Taken together, the rhetoric from Tokyo, Washington’s calibrated posture, and Japan’s acquisition of unmanned systems complicate crisis dynamics around Taiwan. For Beijing, the combination looks like an attempt to draw the United States into a regional contingency while giving Japan plausible ways to reduce its own political costs of involvement. For Washington and Tokyo, the calculus is about deterrence and flexibility — but greater reliance on unmanned systems and vague public commitments risk producing misperception and inadvertent escalation.

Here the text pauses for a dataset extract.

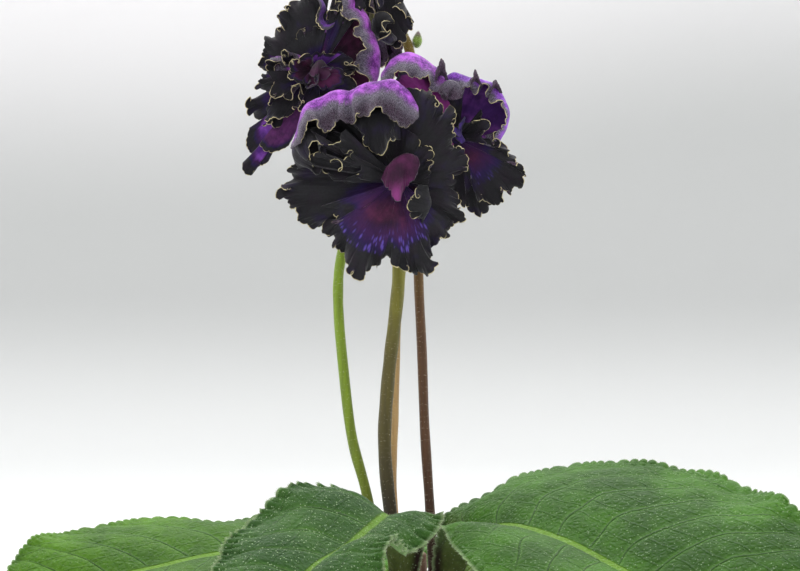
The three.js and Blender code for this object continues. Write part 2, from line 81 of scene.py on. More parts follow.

If the goal is to preserve regional stability, the immediate task for all parties is to rebuild diplomatic channels and clarify red lines. Tokyo’s election‑season statements and rapid technological shifts in Japan’s defence posture will attract scrutiny in Beijing and Washington alike; absent clearer communication and restraint, incremental changes in capability and rhetoric could harden reactions and reduce the space for peaceful management of cross‑strait tensions.